[start Supplied material]
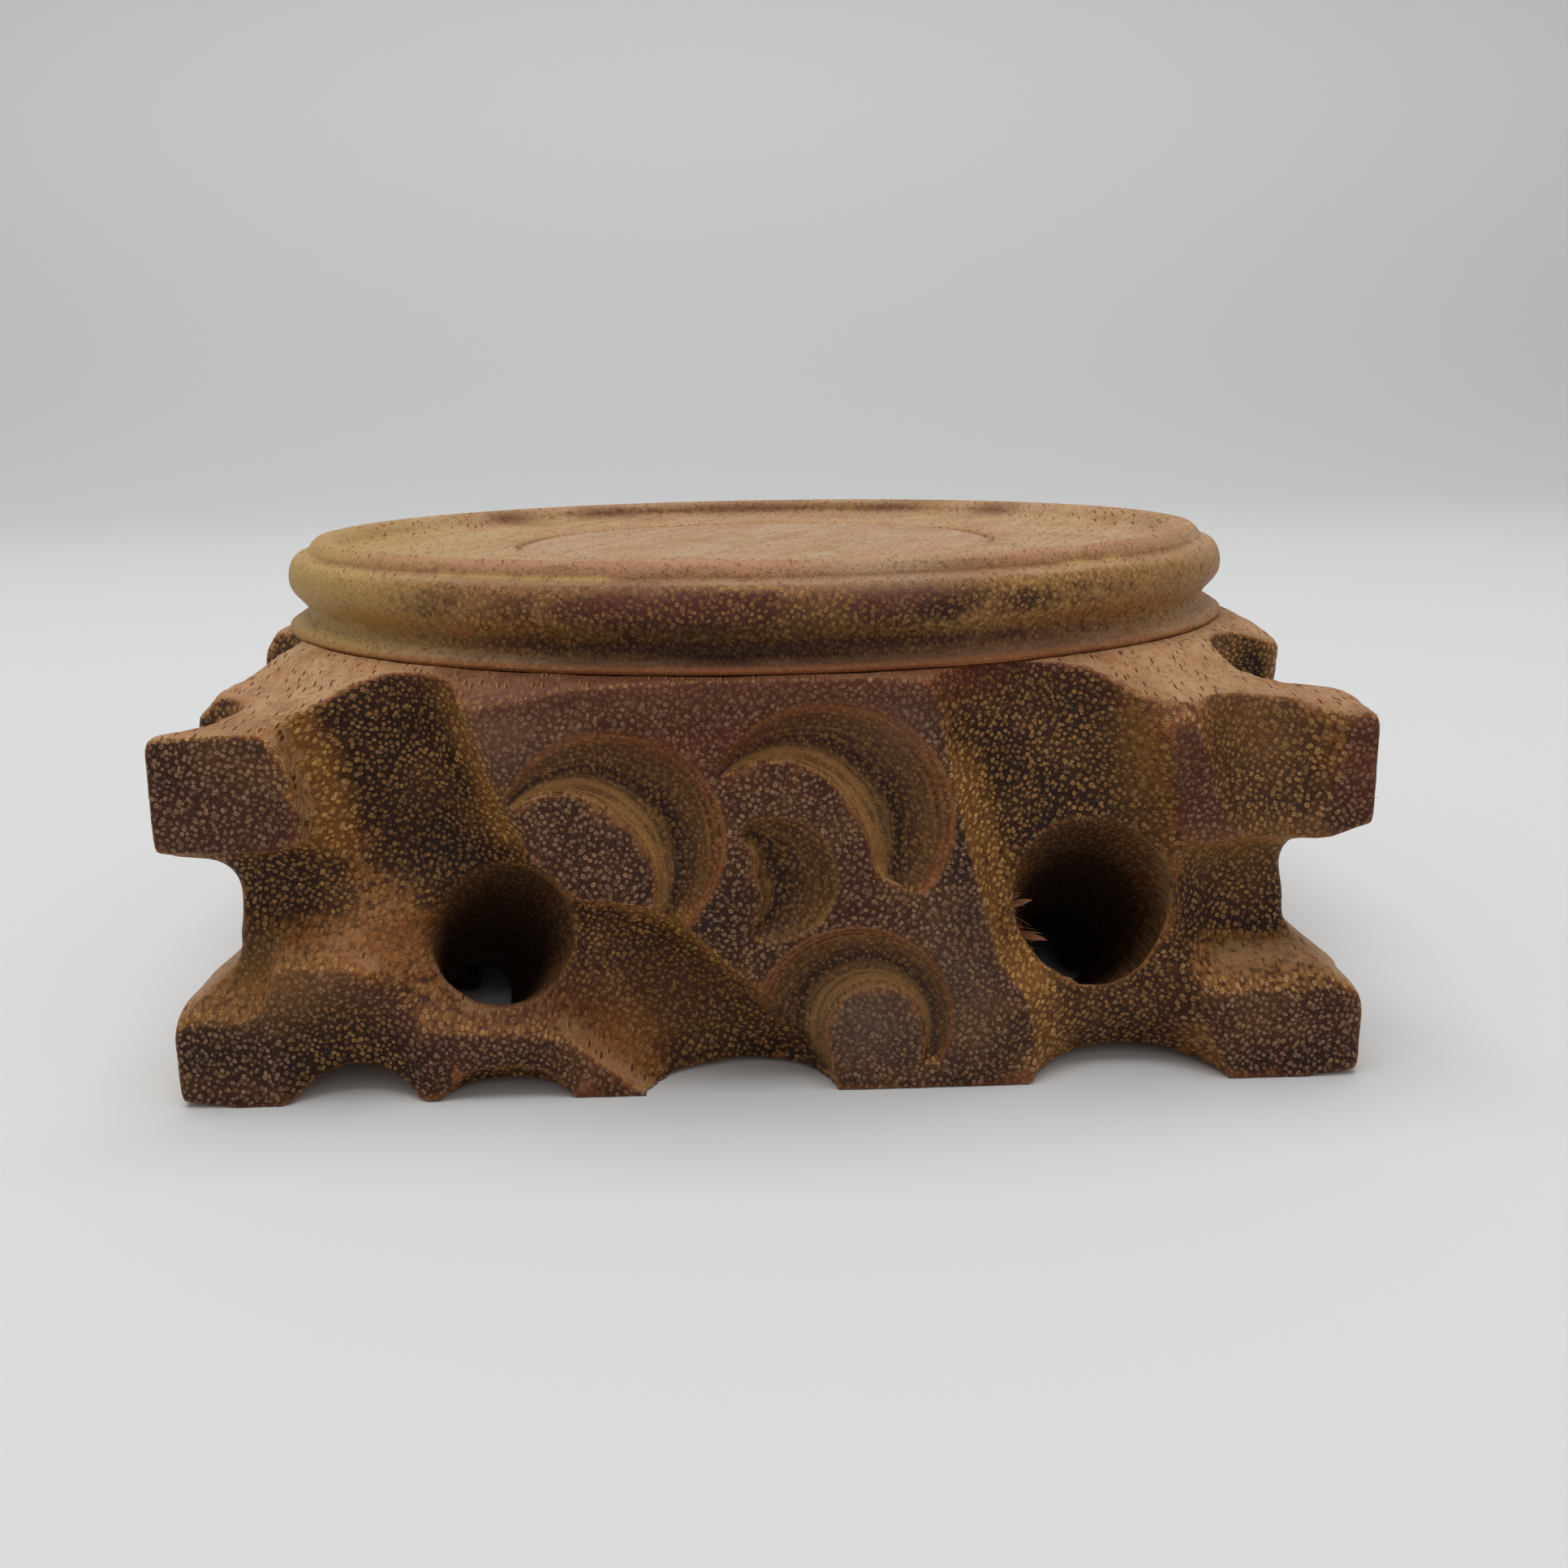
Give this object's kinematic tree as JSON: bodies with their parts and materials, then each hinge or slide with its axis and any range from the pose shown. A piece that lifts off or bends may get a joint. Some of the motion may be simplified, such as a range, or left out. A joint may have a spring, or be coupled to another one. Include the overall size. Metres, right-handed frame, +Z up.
{
  "type": "square display stand",
  "caption": "Square carved hardwood display stand: a hollow openwork base with scrolled gouges, and a turned round tray with a disc let into its floor.",
  "frame": {"origin": "on the table, under the middle of the stand", "axes": "+Z up, out of the tray; the front face of the base looks along -Y and the sides of the square lie along X and Y"},
  "size_m": [0.1, 0.1, 0.0442],
  "materials": {
    "base_wood": "raw carved tropical hardwood, end grain with tan pore dots",
    "tray_wood": "raw turned hardwood, lightly sanded",
    "disc_wood": "raw hardwood, sanded flat"
  },
  "bodies": {
    "root": {"carved_base": "base_wood", "turned_tray": "tray_wood", "centre_disc": "disc_wood"}
  },
  "joints": []
}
[end Supplied material]
Copy all the lines, exactly.

### Completed task
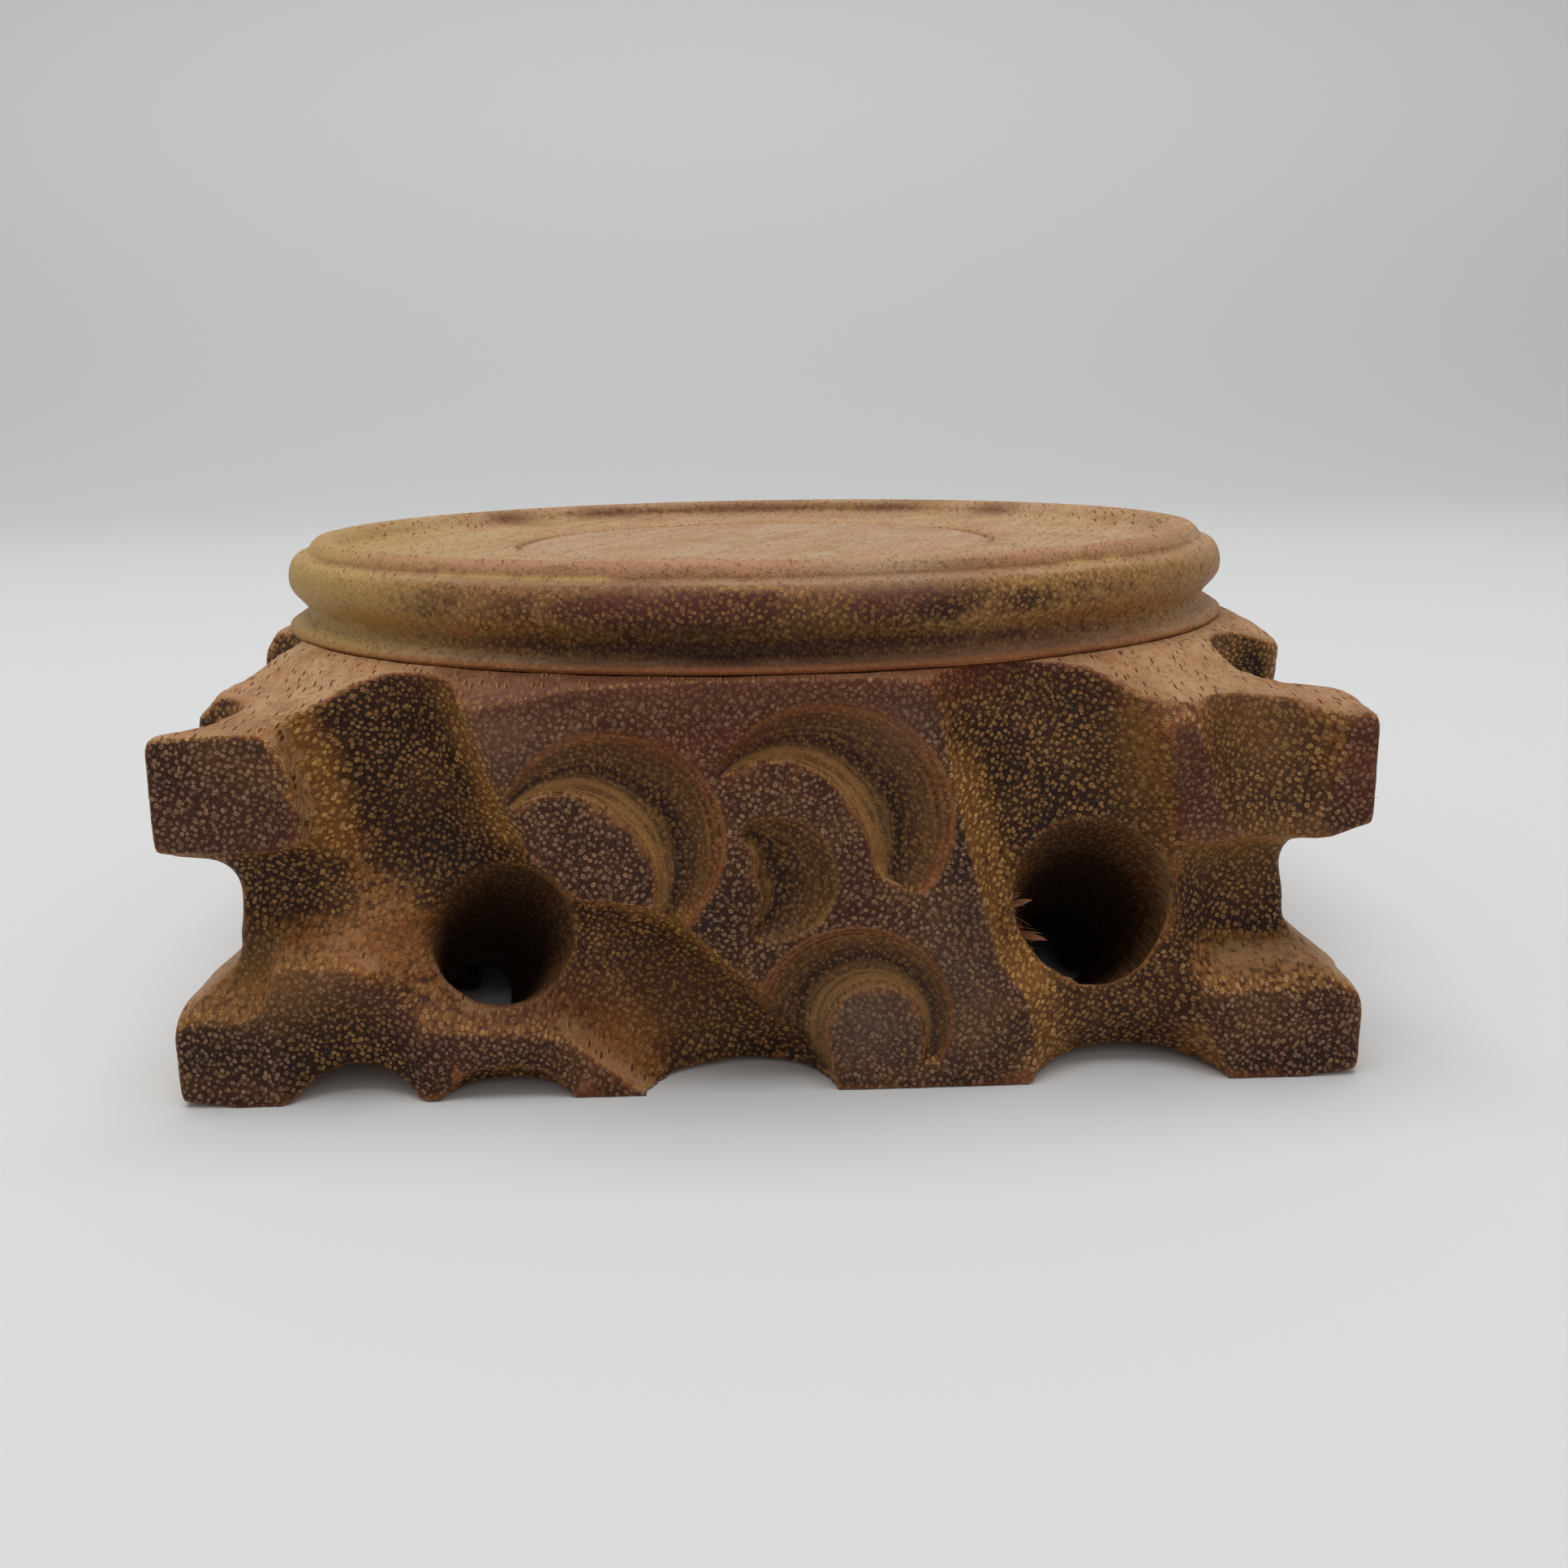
Give this object's kinematic tree as JSON: bodies with their parts and materials, then each hinge or slide with its axis and any range from the pose shown. A piece that lifts off or bends may get a joint. Some of the motion may be simplified, such as a range, or left out. A joint may have a spring, or be coupled to another one. Include the overall size. Metres, right-handed frame, +Z up.
{
  "type": "square display stand",
  "caption": "Square carved hardwood display stand: a hollow openwork base with scrolled gouges, and a turned round tray with a disc let into its floor.",
  "frame": {"origin": "on the table, under the middle of the stand", "axes": "+Z up, out of the tray; the front face of the base looks along -Y and the sides of the square lie along X and Y"},
  "size_m": [0.1, 0.1, 0.0442],
  "materials": {
    "base_wood": "raw carved tropical hardwood, end grain with tan pore dots",
    "tray_wood": "raw turned hardwood, lightly sanded",
    "disc_wood": "raw hardwood, sanded flat"
  },
  "bodies": {
    "root": {"carved_base": "base_wood", "turned_tray": "tray_wood", "centre_disc": "disc_wood"}
  },
  "joints": []
}